Baraż o Bundesligę: Szczęśliwy remis HSV, II-ligowiec zaskoczył na Imtech-Arena

W pierwszym meczu o Bundesligę Hamburger SV zdołał uratować remis z dobrze dysponowanym Karlsruher SC. II-ligowcy prowadzili na Imtech-Arena przez ponad godzinę.

Hamburczycy drugi rok z rzędu o pozostanie w elicie muszą walczyć w barażach. W sezonie 2013/2014 Rothosen bezbramkowo zremisowali u siebie z SpVgg Greuther Fuerth, a na wyjeździe padł wynik 1:1, który promował drużynę z północy kraju. Tym razem na drodze HSV stanął Karlsruher SC z kilkoma świetnymi zawodnikami w składzie.
[ad=rectangle]
Najlepszy spośród podopiecznych Markusa Kauczinskiego Rouwen Hennings już w 4. minucie otworzył wynik. Król strzelców 2. Bundesligi otrzymał podanie od Dimitrija Nazarova i kapitalnym uderzeniem sprzed pola karnego nie dał szans Rene Adlerowi.

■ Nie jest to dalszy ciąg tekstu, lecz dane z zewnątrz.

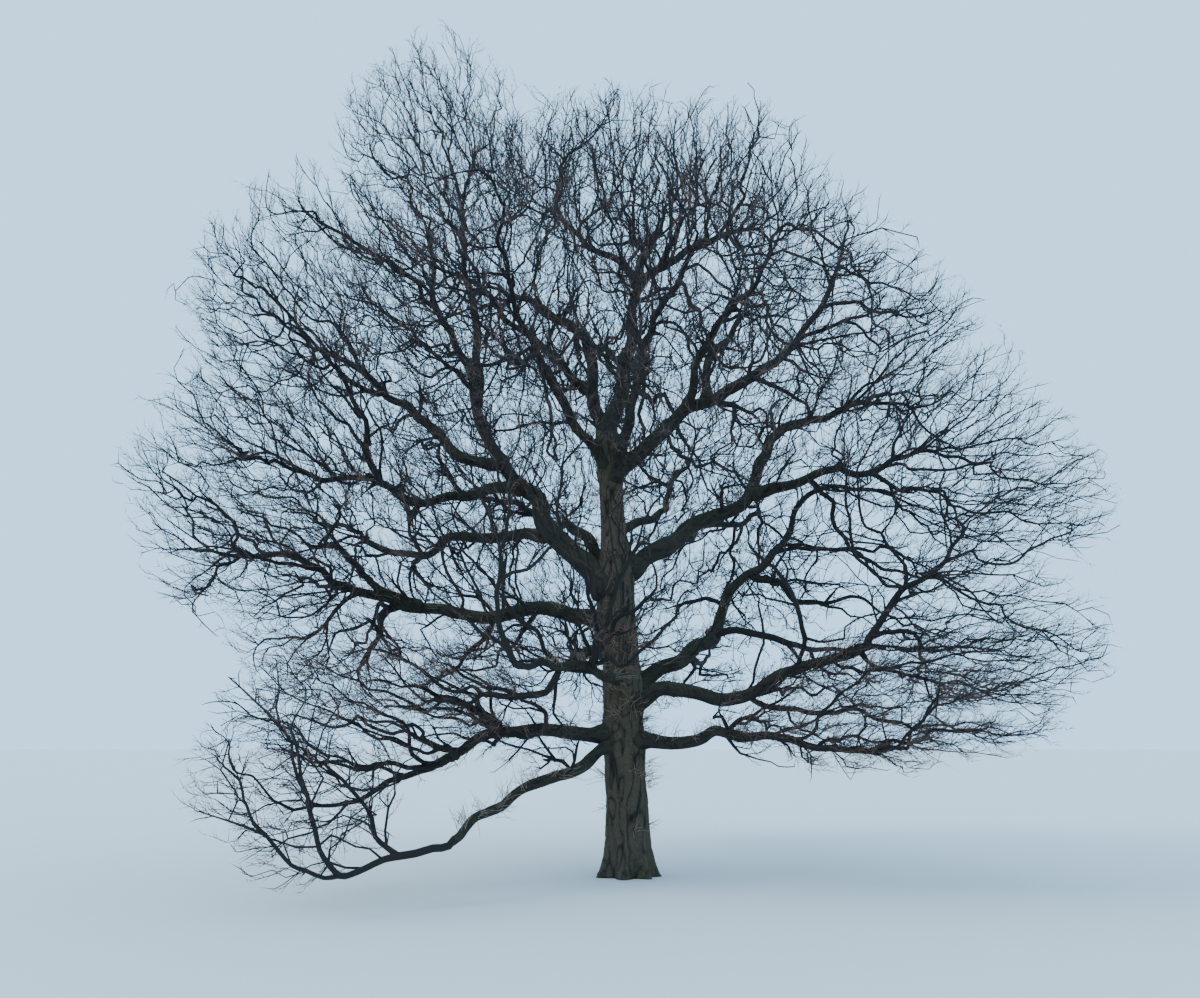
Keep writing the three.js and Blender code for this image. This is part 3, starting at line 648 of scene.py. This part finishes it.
def crown_tips():
    """Seeded points all through the crown, closer together towards its edge, each for the nearest bough."""
    rng = np.random.default_rng(TIPS_SEED)
    count = int(TIPS_PER_CUBIC_METRE * np.prod((REACH_HIGH - REACH_LOW) / METRE))
    points = rng.uniform(REACH_LOW, REACH_HIGH, (count, 3))
    points = points[in_reach(points) & ~in_bare_core(points)]
    points = points[rng.random(len(points)) < fullness(points, BRANCH_INNER_SHARE)]
    return points, nearest_bough(points)


def grow_branches(bough, tips):
    """The mass's branches, from its stem and from buds on the bough itself, which come first and aren't
    drawn. The last value is the number of the stem's foot among the joints."""
    places, parents, headings = stem_joints(bough)
    shares = np.arange(BOUGH_BUDS_FROM, bough["enters"], BOUGH_BUD_SPACING / bough["length"])
    buds = np.array([along(bough["line"], share) for share in shares])
    ways = np.array([along(bough["line"], share + 1 / PATH_STEPS) for share in shares]) - buds
    joints = (
        np.vstack([buds, places]),
        np.concatenate([np.full(len(buds), BUD), np.where(parents >= 0, parents + len(buds), FOOT)]),
        np.vstack([unit(ways), headings]),
    )

    def is_free(ends):
        return in_reach(ends) & ~in_bare_core(ends) & ~touches_limb(bough, ends)

    places, parents = grow(joints, tips, is_free)
    return places, parents, len(buds)


def thicken(parents, stem, stem_radius):
    """Thickness by the pipe rule: a branch is as thick as all that it carries. It is then scaled so that the
    stem is as thick as its bough's end, and more for what grows from the bough's own buds."""
    count = len(parents)
    carried = np.zeros(count)
    radii = np.zeros(count)
    for index in range(count - 1, -1, -1):
        own = carried[index] ** (1 / PIPE_POWER) if carried[index] > 0 else TIP_RADIUS
        radii[index] = own + BRANCH_TAPER
        if parents[index] >= 0:
            carried[parents[index]] += radii[index] ** PIPE_POWER
    scale = np.full(count, (stem_radius - TIP_RADIUS) / (radii[stem] - TIP_RADIUS))
    for index, parent in enumerate(parents):
        if parent >= 0 and (parents[parent] == BUD or scale[parent] > scale[stem]):
            scale[index] = BUD_THICKER * scale[stem]
    return TIP_RADIUS + (radii - TIP_RADIUS) * scale


def runs_of(parents, radii):
    """Runs of joints from a fork to a tip. A run goes on along its thickest branch."""
    children = {}
    for index, parent in enumerate(parents):
        if parent >= 0:
            children.setdefault(parent, []).append(index)
    runs = []
    starts = []
    for index, parent in enumerate(parents):
        if parent == FOOT:
            starts.append([index])
        if parent == BUD:
            starts.extend([index, child] for child in children.get(index, []))
    while starts:
        run = starts.pop()
        while run[-1] in children:
            following = sorted(children[run[-1]], key=lambda child: -radii[child])
            starts.extend([run[-1], child] for child in following[1:])
            run.append(following[0])
        if len(run) > 1:
            runs.append(run)
    return runs


def rounded(points, radii, longest):
    """A line through the same points with more of them, so that its bends are round."""
    padded = np.vstack([2 * points[0] - points[1], points, 2 * points[-1] - points[-2]])
    fine_points = [points[0]]
    fine_radii = [radii[0]]
    for index in range(len(points) - 1):
        before, start, end, after = padded[index:index + 4]
        pieces = max(1, int(np.linalg.norm(end - start) / longest + 0.5))
        for step in range(1, pieces + 1):
            t = step / pieces
            fine_points.append(0.5 * (
                2 * start + (end - before) * t
                + (2 * before - 5 * start + 4 * end - after) * t ** 2
                + (3 * start - before - 3 * end + after) * t ** 3
            ))
            fine_radii.append(radii[index] + (radii[index + 1] - radii[index]) * t)
    return np.array(fine_points), np.array(fine_radii)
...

Przyjezdni stabilnie grali w defensywie i nie pozwalali gospodarzom na rozwinięcie skrzydeł. Prowadzili w pełni zasłużenie, a w 52. minucie powinni podwyższyć prowadzenie. Wówczas w jednej akcji najpierw Manuel Torres, a następnie Nazarov ostemplowali poprzeczkę bramki Adlera! Przy wyniku 0:2 ekipa Bruno Labbadii mogłaby się już nie podnieść.

Wraz z upływem minut HSV coraz odważniej poczynał sobie w ataku, aż wreszcie w 73. minucie po dograniu Dennisa Diekmeiera Dirka Orlishausena pokonał Ivo Ilicević. Na więcej gospodarzy nie było już stać i ostatecznie muszą być zadowoleni z remisu. Przed rewanżem, który odbędzie się 1 czerwca na Wildparkstadion, większe szanse mają zawodnicy z Karlsruhe.

Hamburger SV - Karlsruher SC 1:1 (0:1)
0:1 - Hennings 4'
1:1 - Ilicević 73'

Składy:

HSV: Adler - Westermann (56' Diekmeier), Djourou, Rajković, Ostrzolek - Diaz, Kacar - Olić (89' Beister), Holtby (69' Stieber), Ilicević - Lasogga.

KSC: Orlishausen - Valentini, Gordon, Gulde, Max - Meffert, Peitz - Torres, Yabo (76' Krebs), Nazarov - Hennings (90+2' Micanski).